PROBLEM REQUIREMENTS>
Reproduce verbatim the lines up to and including the one with "of glazed ceramic.", starting from the first.
+++ DATASET CONTENT +++
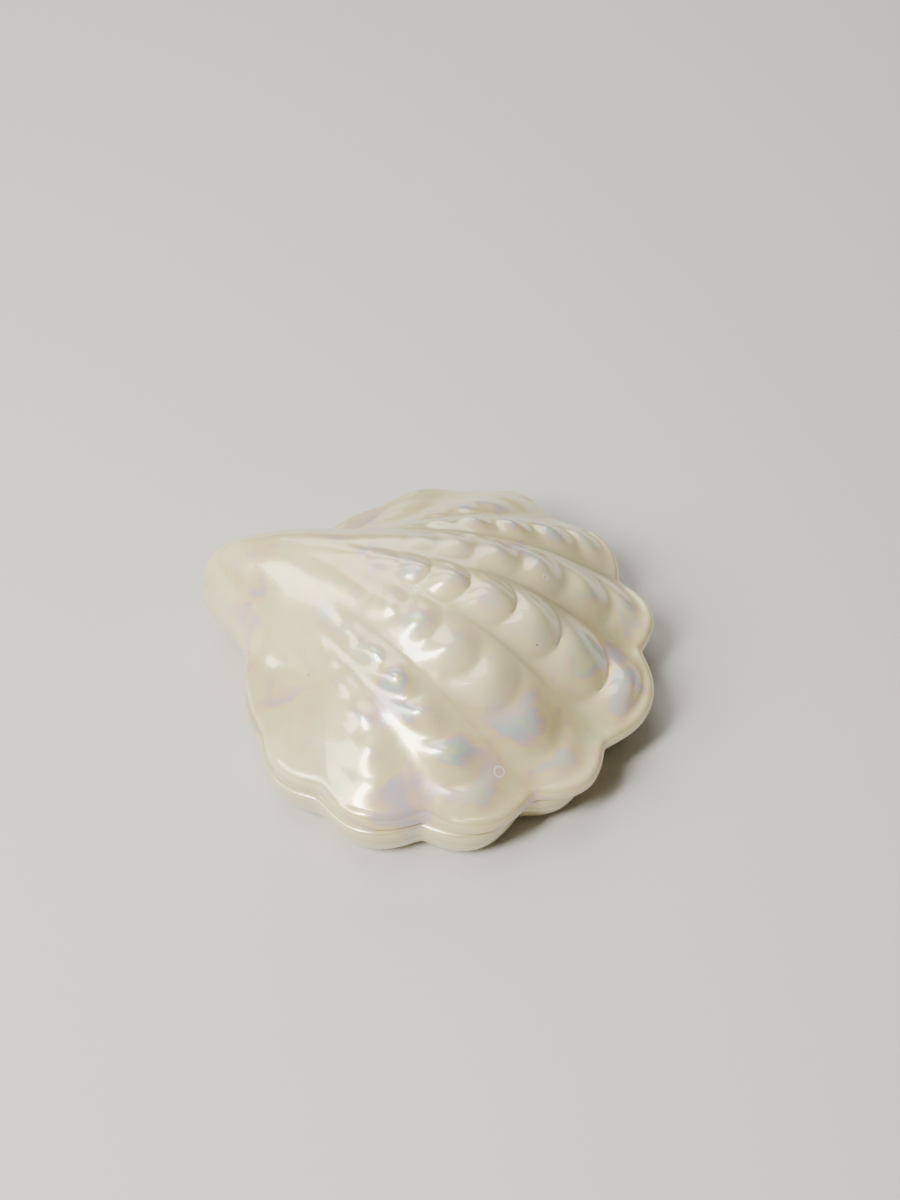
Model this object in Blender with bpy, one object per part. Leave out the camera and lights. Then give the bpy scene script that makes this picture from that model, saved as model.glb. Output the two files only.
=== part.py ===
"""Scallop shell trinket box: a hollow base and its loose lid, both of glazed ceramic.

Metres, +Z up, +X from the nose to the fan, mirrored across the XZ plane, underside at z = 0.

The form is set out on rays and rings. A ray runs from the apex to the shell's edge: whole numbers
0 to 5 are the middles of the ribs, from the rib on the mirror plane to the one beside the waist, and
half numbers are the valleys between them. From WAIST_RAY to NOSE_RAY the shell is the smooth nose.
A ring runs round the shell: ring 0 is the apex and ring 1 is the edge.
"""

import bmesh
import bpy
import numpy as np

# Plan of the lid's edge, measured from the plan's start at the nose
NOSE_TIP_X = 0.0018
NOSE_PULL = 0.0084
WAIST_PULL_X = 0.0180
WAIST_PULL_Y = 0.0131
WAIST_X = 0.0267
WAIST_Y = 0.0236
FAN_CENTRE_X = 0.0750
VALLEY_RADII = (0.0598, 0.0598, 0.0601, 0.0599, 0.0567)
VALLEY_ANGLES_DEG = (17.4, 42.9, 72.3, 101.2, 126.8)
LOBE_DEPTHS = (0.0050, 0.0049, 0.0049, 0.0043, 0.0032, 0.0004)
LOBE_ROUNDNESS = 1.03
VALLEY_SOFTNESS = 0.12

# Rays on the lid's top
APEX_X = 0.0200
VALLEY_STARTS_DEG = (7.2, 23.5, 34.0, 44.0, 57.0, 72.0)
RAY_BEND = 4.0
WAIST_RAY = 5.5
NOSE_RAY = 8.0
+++
RESULT>
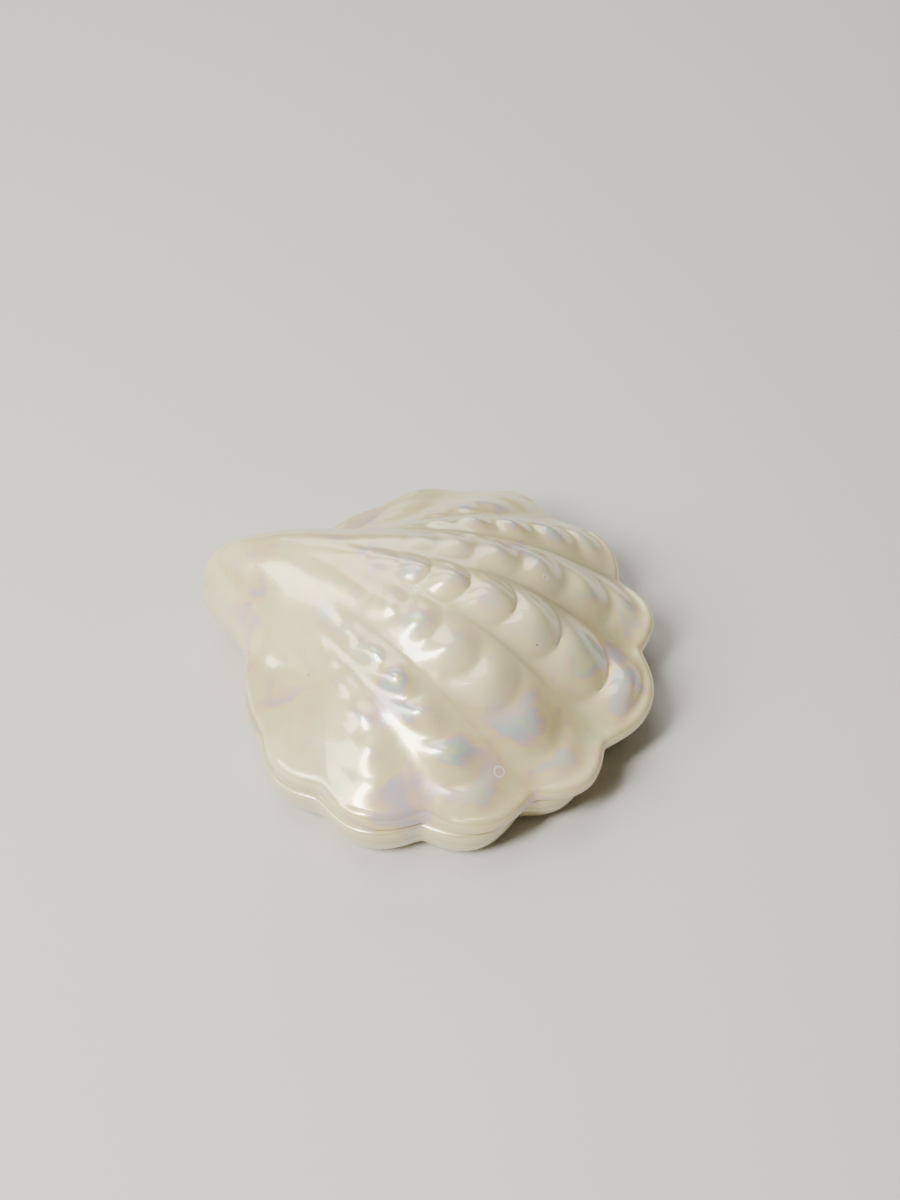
Model this object in Blender with bpy, one object per part. Leave out the camera and lights. Then give the bpy scene script that makes this picture from that model, saved as model.glb. Output the two files only.
=== part.py ===
"""Scallop shell trinket box: a hollow base and its loose lid, both of glazed ceramic.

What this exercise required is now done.